START

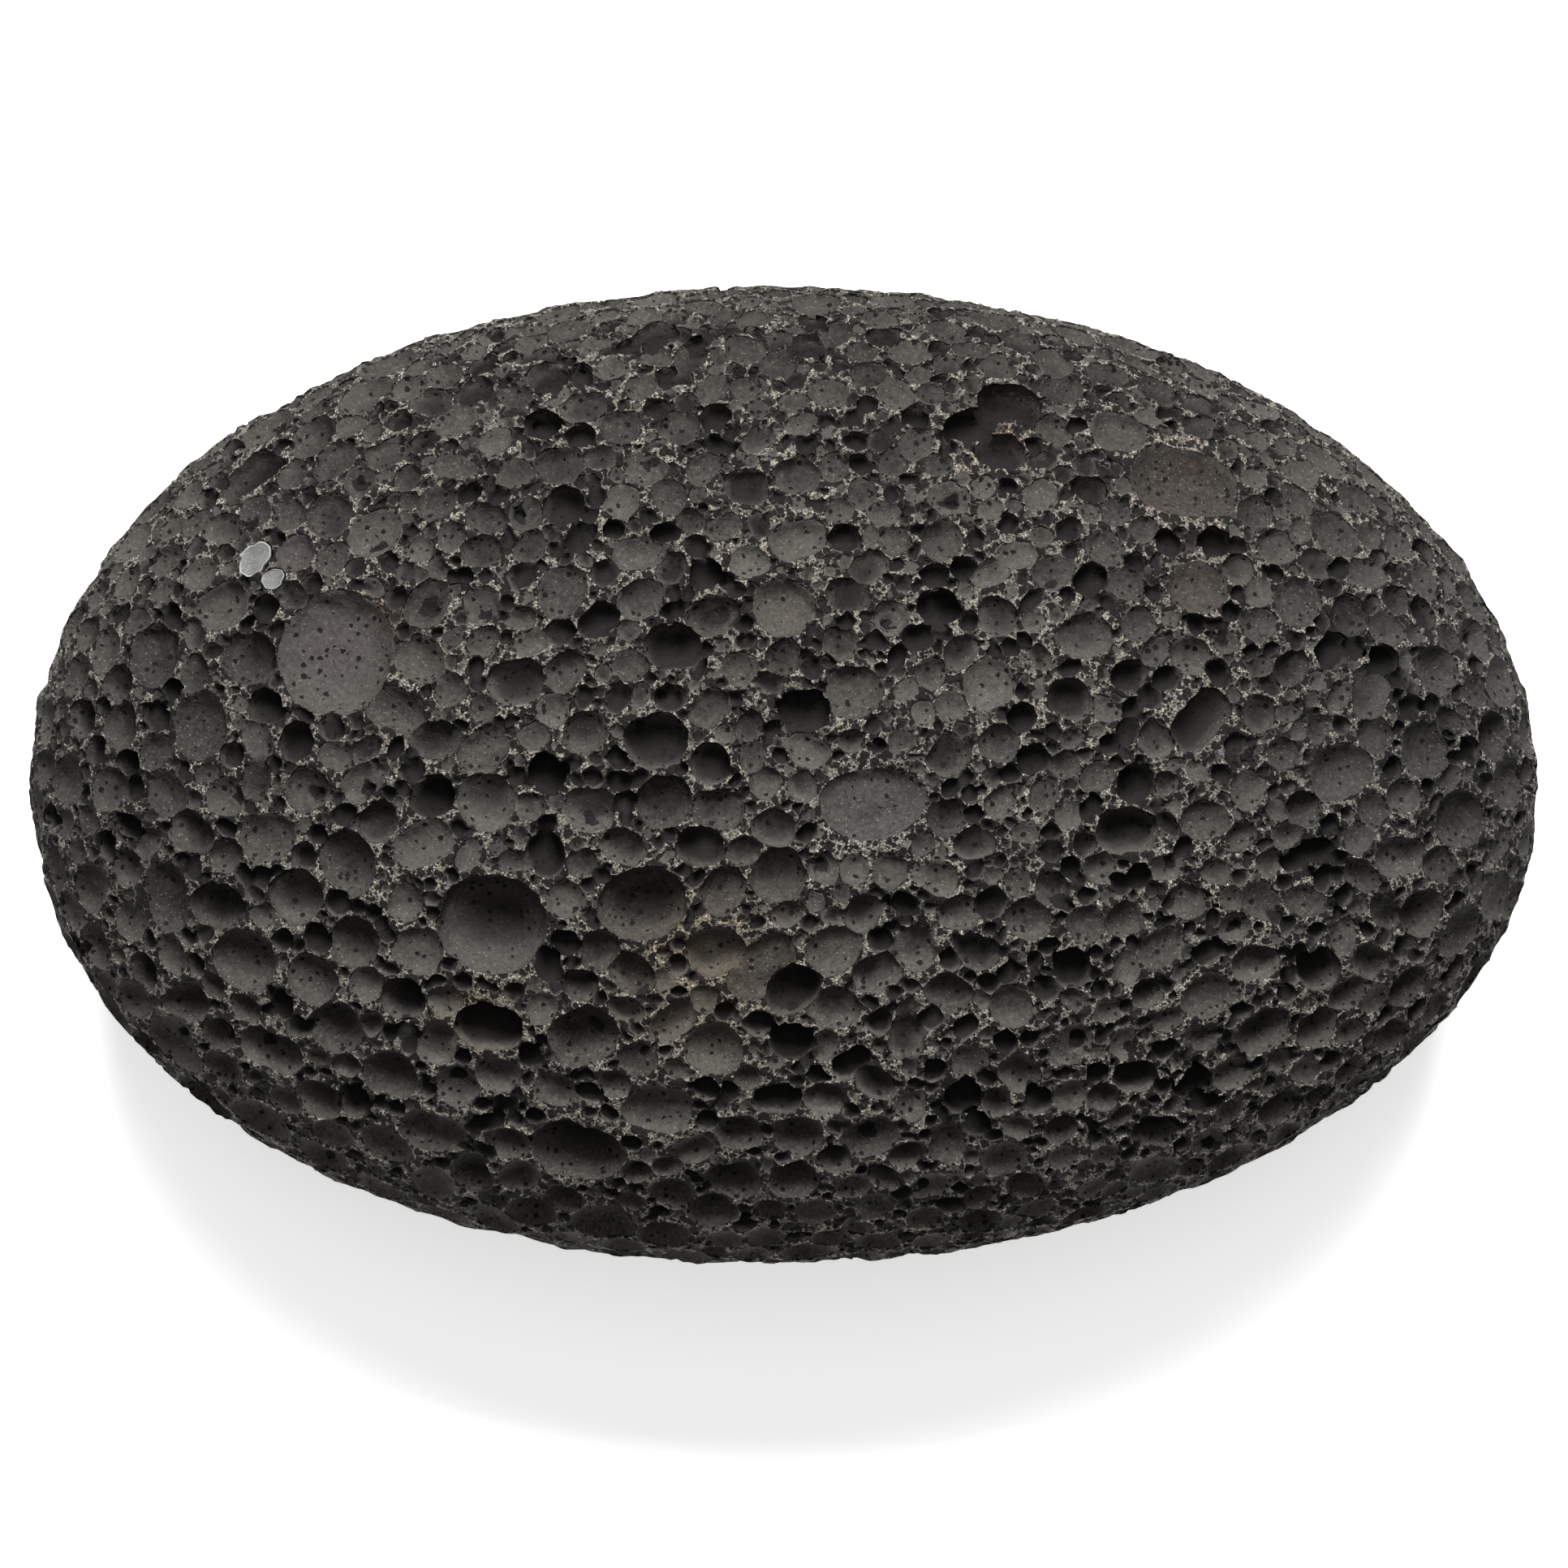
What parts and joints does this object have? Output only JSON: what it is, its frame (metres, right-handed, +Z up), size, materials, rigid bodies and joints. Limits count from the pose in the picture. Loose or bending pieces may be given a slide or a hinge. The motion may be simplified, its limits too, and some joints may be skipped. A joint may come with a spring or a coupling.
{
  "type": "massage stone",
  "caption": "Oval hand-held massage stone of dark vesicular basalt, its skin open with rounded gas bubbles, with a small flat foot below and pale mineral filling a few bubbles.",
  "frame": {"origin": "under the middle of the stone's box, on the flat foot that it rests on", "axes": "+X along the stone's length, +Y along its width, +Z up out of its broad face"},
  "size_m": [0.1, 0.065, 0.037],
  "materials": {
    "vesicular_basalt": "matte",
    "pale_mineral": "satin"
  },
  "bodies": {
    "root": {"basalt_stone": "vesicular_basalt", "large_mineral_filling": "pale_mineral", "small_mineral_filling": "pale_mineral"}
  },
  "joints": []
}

END
START

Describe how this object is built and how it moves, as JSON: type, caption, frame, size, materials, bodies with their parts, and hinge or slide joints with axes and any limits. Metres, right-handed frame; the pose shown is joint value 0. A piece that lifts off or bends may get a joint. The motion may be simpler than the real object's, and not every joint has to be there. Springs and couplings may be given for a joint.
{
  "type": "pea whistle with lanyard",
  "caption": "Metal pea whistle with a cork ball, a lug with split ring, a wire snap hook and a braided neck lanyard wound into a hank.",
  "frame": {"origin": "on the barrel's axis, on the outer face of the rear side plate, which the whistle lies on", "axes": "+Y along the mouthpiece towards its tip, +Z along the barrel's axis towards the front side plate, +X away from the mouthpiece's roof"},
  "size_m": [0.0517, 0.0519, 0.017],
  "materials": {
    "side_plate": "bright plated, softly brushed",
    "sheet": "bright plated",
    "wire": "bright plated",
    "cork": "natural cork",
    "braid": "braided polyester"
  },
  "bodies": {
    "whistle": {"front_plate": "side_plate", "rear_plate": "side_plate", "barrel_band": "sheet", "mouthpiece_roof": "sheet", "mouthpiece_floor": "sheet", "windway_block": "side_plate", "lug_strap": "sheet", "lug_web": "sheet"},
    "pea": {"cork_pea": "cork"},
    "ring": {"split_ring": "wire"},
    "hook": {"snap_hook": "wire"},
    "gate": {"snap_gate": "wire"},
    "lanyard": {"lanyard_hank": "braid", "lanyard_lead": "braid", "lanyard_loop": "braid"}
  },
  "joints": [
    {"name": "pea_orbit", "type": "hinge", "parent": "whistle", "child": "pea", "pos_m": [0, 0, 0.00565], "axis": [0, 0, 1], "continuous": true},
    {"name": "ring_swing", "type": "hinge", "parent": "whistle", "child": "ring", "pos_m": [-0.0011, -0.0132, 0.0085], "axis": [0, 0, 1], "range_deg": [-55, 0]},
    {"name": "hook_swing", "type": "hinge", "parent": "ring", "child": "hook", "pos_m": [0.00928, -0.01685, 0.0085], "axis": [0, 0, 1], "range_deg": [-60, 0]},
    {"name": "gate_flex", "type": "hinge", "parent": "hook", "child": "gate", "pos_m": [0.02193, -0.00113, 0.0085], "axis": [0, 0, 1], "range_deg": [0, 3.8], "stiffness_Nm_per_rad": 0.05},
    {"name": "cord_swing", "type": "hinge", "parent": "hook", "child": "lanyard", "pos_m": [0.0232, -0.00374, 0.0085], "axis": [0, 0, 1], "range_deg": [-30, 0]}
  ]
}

END
START

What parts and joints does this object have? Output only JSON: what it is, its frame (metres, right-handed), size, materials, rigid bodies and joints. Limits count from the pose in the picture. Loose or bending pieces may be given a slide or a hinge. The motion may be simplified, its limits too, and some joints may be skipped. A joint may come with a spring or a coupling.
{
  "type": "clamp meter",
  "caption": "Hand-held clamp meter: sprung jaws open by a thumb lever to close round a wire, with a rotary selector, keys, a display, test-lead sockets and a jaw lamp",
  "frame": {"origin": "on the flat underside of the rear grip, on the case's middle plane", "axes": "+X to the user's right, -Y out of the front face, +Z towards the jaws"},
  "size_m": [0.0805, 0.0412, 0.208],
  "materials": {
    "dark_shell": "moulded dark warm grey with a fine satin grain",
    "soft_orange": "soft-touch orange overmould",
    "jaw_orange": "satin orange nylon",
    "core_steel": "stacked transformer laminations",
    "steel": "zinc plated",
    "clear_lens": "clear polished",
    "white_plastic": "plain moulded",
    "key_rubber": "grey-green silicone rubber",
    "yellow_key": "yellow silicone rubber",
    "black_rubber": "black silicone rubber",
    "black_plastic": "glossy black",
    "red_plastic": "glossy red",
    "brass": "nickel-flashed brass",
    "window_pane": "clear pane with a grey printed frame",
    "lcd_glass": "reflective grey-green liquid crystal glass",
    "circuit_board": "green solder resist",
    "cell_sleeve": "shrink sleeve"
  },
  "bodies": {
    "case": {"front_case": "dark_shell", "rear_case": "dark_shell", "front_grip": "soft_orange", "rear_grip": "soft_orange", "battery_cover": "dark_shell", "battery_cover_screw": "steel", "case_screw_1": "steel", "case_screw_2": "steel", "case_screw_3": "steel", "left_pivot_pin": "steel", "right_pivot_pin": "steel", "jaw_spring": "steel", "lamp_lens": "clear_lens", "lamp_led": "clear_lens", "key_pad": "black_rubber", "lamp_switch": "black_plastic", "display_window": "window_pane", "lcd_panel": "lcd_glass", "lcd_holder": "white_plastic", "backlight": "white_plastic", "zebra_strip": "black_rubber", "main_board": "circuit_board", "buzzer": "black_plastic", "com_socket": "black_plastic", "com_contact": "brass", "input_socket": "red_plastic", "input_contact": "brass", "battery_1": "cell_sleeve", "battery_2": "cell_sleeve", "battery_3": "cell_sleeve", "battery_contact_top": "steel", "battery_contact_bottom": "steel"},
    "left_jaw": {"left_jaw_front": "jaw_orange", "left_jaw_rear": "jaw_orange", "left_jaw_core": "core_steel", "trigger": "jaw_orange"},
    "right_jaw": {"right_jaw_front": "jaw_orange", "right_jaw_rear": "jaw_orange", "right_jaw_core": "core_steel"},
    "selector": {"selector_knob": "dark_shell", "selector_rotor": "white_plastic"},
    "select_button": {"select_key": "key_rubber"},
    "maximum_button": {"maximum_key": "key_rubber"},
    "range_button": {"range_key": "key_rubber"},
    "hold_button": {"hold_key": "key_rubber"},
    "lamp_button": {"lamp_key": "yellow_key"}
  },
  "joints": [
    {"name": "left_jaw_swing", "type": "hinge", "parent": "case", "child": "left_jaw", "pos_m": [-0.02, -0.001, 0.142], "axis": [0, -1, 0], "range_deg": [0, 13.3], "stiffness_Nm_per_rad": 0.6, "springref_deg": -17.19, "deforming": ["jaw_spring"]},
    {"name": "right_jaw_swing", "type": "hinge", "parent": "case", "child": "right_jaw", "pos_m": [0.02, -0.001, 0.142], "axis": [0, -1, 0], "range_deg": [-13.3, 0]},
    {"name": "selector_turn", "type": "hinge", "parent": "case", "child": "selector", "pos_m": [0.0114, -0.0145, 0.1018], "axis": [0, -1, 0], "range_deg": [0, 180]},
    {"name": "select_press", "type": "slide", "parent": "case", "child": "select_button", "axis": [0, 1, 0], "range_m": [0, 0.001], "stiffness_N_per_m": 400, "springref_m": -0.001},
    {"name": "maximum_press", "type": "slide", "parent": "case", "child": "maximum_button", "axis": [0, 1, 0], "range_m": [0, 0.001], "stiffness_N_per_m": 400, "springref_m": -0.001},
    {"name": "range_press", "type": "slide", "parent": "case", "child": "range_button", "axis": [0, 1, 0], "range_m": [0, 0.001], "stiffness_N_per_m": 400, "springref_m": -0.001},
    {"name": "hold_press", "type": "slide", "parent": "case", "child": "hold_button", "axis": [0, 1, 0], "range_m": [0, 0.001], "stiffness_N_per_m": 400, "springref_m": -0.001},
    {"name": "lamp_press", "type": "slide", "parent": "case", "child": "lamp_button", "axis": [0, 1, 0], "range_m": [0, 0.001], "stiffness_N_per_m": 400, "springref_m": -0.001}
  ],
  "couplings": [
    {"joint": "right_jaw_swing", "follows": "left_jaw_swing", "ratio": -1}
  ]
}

END

Description of the task — Identify every line above that includes the word "from", and show those lines.

Output —
What parts and joints does this object have? Output only JSON: what it is, its frame (metres, right-handed, +Z up), size, materials, rigid bodies and joints. Limits count from the pose in the picture. Loose or bending pieces may be given a slide or a hinge. The motion may be simplified, its limits too, and some joints may be skipped. A joint may come with a spring or a coupling.
  "frame": {"origin": "on the barrel's axis, on the outer face of the rear side plate, which the whistle lies on", "axes": "+Y along the mouthpiece towards its tip, +Z along the barrel's axis towards the front side plate, +X away from the mouthpiece's roof"},
What parts and joints does this object have? Output only JSON: what it is, its frame (metres, right-handed), size, materials, rigid bodies and joints. Limits count from the pose in the picture. Loose or bending pieces may be given a slide or a hinge. The motion may be simplified, its limits too, and some joints may be skipped. A joint may come with a spring or a coupling.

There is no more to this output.